Give back exactly the lines from the start of the listing to the line containing "join(cap, tab)", inclusive, and nothing beyond them.
>> Begin
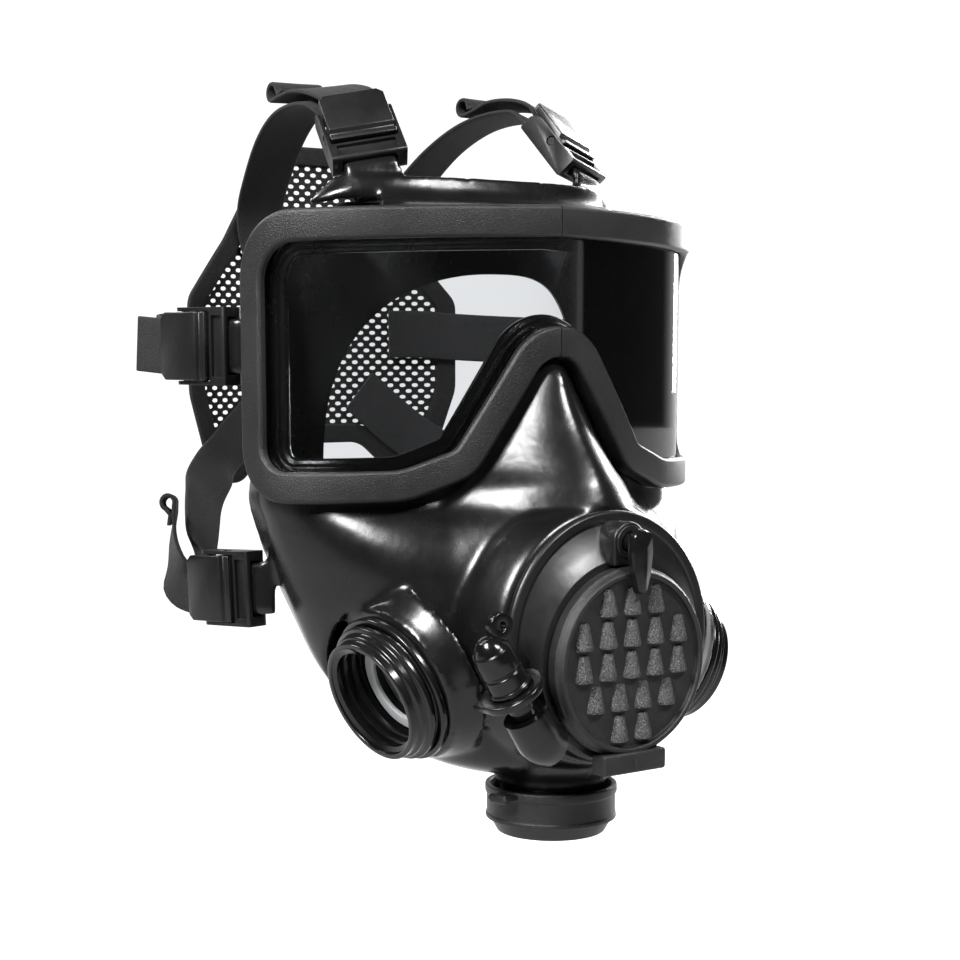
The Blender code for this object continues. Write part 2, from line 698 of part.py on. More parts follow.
def build_ports():
    low, high = -PORT_LENGTH + GAP, -PORT_LENGTH + GAP + SEAT_THICKNESS
    seat = [(SEAT_BORE, low), (SEAT_OUTER, low), (SEAT_OUTER, high), (SEAT_BORE, high)]
    front = PORT_BACK - GAP
    back = front - VALVE_DISC_THICKNESS
    disc = [(0, back), (VALVE_DISC_RADIUS, back), (VALVE_DISC_RADIUS, front), (0, front)]
    grip = CLAMP_RADIUS - NECK_STEP + GAP
    clamp = [(grip, CLAMP_BACK), (CLAMP_RADIUS, CLAMP_BACK), (CLAMP_RADIUS, CLAMP_FRONT), (grip,
                                                            CLAMP_FRONT)]
    for name, place, axis in ports():
        scale = port_scale(name)
        turned(f"port_insert_{name}", widened(port_insert_profile(), scale), place, axis, "gloss_plastic",
               steps=16)
        turned(f"port_seat_ring_{name}", widened(seat, scale), place, axis, "silicone", steps=20)
        turned(f"inhale_valve_{name}", widened(disc, scale), place, axis, "silicone", steps=20)
        if name != "chin":
            turned(f"port_clamp_{name}", clamp, place, axis, "gloss_plastic", steps=20)
    build_chin_cap()


def build_chin_cap():
    """A push-on cap: its skirt covers the chin port's ring."""
    inner = PORT_FLANGE_RADIUS * CHIN_SCALE + GAP
    outer = inner + CAP_WALL
    rim = outer + 0.5
    across, along = CAP_CHAMFER
    cap = turned("chin_cap", [(0, GAP), (inner, GAP), (inner, CAP_TOP), (rim, CAP_TOP), (rim,
                                                            CAP_TOP + 3.0),
                              (outer, CAP_TOP + 3.6), (outer, CAP_BOTTOM - along),
                              (outer - across, CAP_BOTTOM), (0, CAP_BOTTOM)],
                 CHIN_PORT, CHIN_PORT_AXIS, "cover_rubber", steps=24)
    place = Matrix.Translation((CHIN_PORT - Vector((0, 0, CAP_TOP))) * MM)
    tab = box("chin_cap_tab", (-outer - 6.5, -4.5, -3.4), (-outer + 1.0, 4.5, 0.0),
              place @ Matrix.Rotation(math.radians(12), 4, "Z"), cutter=True)
    join(cap, tab)


# ==== exhalation module =============================================================================
def circle(radius, y, z, count=28):
    return [Vector((radius * math.cos(a), y, z + radius * math.sin(a)))
            for a in (2 * math.pi * i / count for i in range(count))]


def build_module():
    back = MODULE_FRONT + MODULE_WALL
    housing = loft("module_housing", [circle(MODULE_RADIUS, back, MODULE_Z), circle(MODULE_RADIUS + 0.3,
                                                            MODULE_FRONT + 1, MODULE_Z),
                                      circle(MODULE_RADIUS - 1.5, MODULE_FRONT,
                                             MODULE_Z), circle(MODULE_RADIUS - 3, MODULE_FRONT, MODULE_Z),
                                      circle(COVER_RADIUS + 4.2, MODULE_FRONT - 3.5,
                                              COVER_Z + 2), circle(COVER_RADIUS + 2.4, COVER_BACK + GAP,
                                                            COVER_Z),
                                      circle(COVER_RADIUS - 3, COVER_BACK + GAP, COVER_Z)], "frame_plastic")
    fit = BORE_RADIUS - 2 * GAP
    spigot = turned("module_spigot", [(0, -SPIGOT_BACK), (fit, -SPIGOT_BACK), (fit, -MODULE_FRONT - 1),
                                      (0, -MODULE_FRONT - 1)],
                    (0, 0, MODULE_Z), FORWARD, steps=28, cutter=True)
    join(housing, spigot)
    foot = COVER_Z + COVER_RADIUS + GAP - SPINDLE_Z
    boss = prism("spindle_boss", arc((0, 0), 7.0, 0, 180, 7) + [(-7.0, foot), (7.0, foot)], 6.0,
                 Matrix.Translation(Vector((0, -89.5,
                                            SPINDLE_Z)) * MM) @ Matrix.Rotation(math.radians(90), 4, "Z"),
                 cutter=True)
    join(housing, boss)
    chamber = turned("module_chamber", [(0, 60), (EXHALE_RADIUS + 9, 60), (EXHALE_RADIUS + 9, 85.5),
                                        (0, 85.5)], (0, 0, COVER_Z), FORWARD, steps=32, cutter=True)
    cut(housing, chamber)
    outlet = turned("module_outlet", [(0, 50), (EXHALE_RADIUS + 4.5, 50), (EXHALE_RADIUS + 4.5, 100), (0,
                                                            100)],
                    (0, 0, COVER_Z), FORWARD, steps=32, cutter=True)
    cut(housing, outlet)
    hole = turned("spindle_hole", [(0, 40), (SPINDLE_RADIUS + GAP, 40), (SPINDLE_RADIUS + GAP, 120), (0,
                                                            120)],
                  (0, 0, SPINDLE_Z), FORWARD, steps=20, cutter=True)
    cut(housing, hole)
    build_exhale_valve()
    build_cover()
    build_drink_lever()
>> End
- _Full response_:
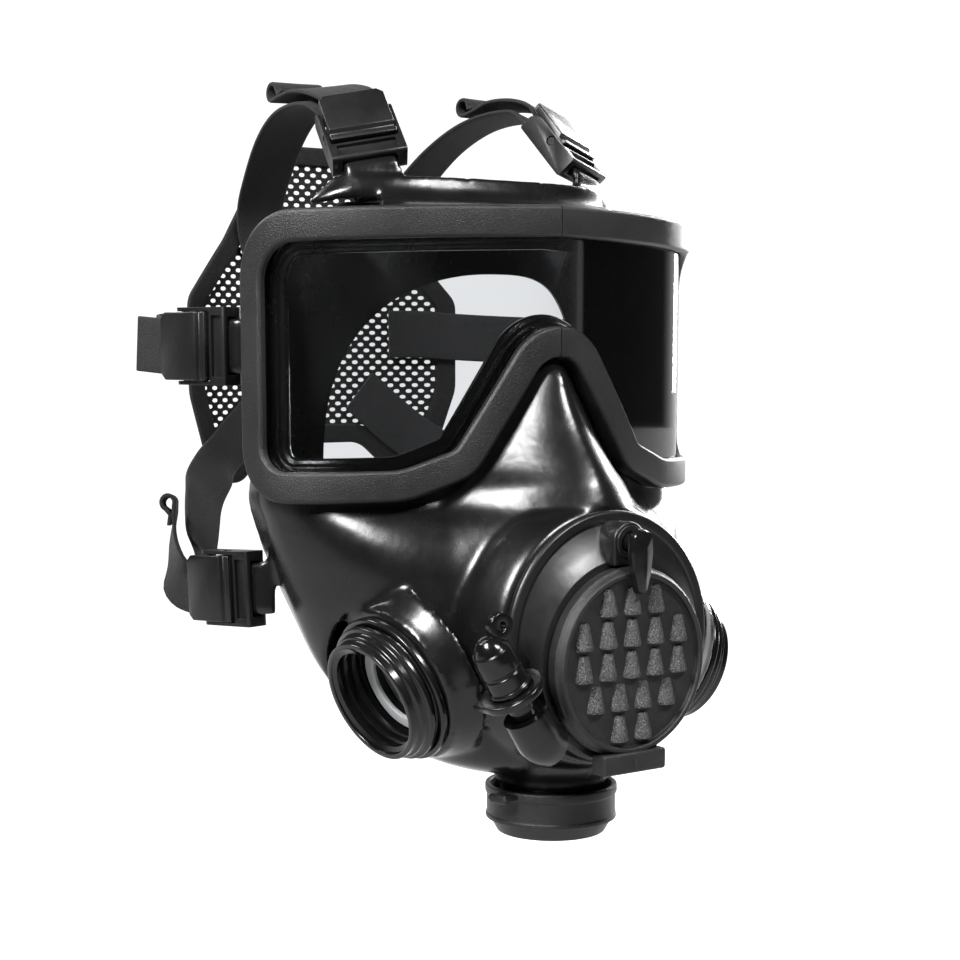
The Blender code for this object continues. Write part 2, from line 698 of part.py on. More parts follow.
def build_ports():
    low, high = -PORT_LENGTH + GAP, -PORT_LENGTH + GAP + SEAT_THICKNESS
    seat = [(SEAT_BORE, low), (SEAT_OUTER, low), (SEAT_OUTER, high), (SEAT_BORE, high)]
    front = PORT_BACK - GAP
    back = front - VALVE_DISC_THICKNESS
    disc = [(0, back), (VALVE_DISC_RADIUS, back), (VALVE_DISC_RADIUS, front), (0, front)]
    grip = CLAMP_RADIUS - NECK_STEP + GAP
    clamp = [(grip, CLAMP_BACK), (CLAMP_RADIUS, CLAMP_BACK), (CLAMP_RADIUS, CLAMP_FRONT), (grip,
                                                            CLAMP_FRONT)]
    for name, place, axis in ports():
        scale = port_scale(name)
        turned(f"port_insert_{name}", widened(port_insert_profile(), scale), place, axis, "gloss_plastic",
               steps=16)
        turned(f"port_seat_ring_{name}", widened(seat, scale), place, axis, "silicone", steps=20)
        turned(f"inhale_valve_{name}", widened(disc, scale), place, axis, "silicone", steps=20)
        if name != "chin":
            turned(f"port_clamp_{name}", clamp, place, axis, "gloss_plastic", steps=20)
    build_chin_cap()


def build_chin_cap():
    """A push-on cap: its skirt covers the chin port's ring."""
    inner = PORT_FLANGE_RADIUS * CHIN_SCALE + GAP
    outer = inner + CAP_WALL
    rim = outer + 0.5
    across, along = CAP_CHAMFER
    cap = turned("chin_cap", [(0, GAP), (inner, GAP), (inner, CAP_TOP), (rim, CAP_TOP), (rim,
                                                            CAP_TOP + 3.0),
                              (outer, CAP_TOP + 3.6), (outer, CAP_BOTTOM - along),
                              (outer - across, CAP_BOTTOM), (0, CAP_BOTTOM)],
                 CHIN_PORT, CHIN_PORT_AXIS, "cover_rubber", steps=24)
    place = Matrix.Translation((CHIN_PORT - Vector((0, 0, CAP_TOP))) * MM)
    tab = box("chin_cap_tab", (-outer - 6.5, -4.5, -3.4), (-outer + 1.0, 4.5, 0.0),
              place @ Matrix.Rotation(math.radians(12), 4, "Z"), cutter=True)
    join(cap, tab)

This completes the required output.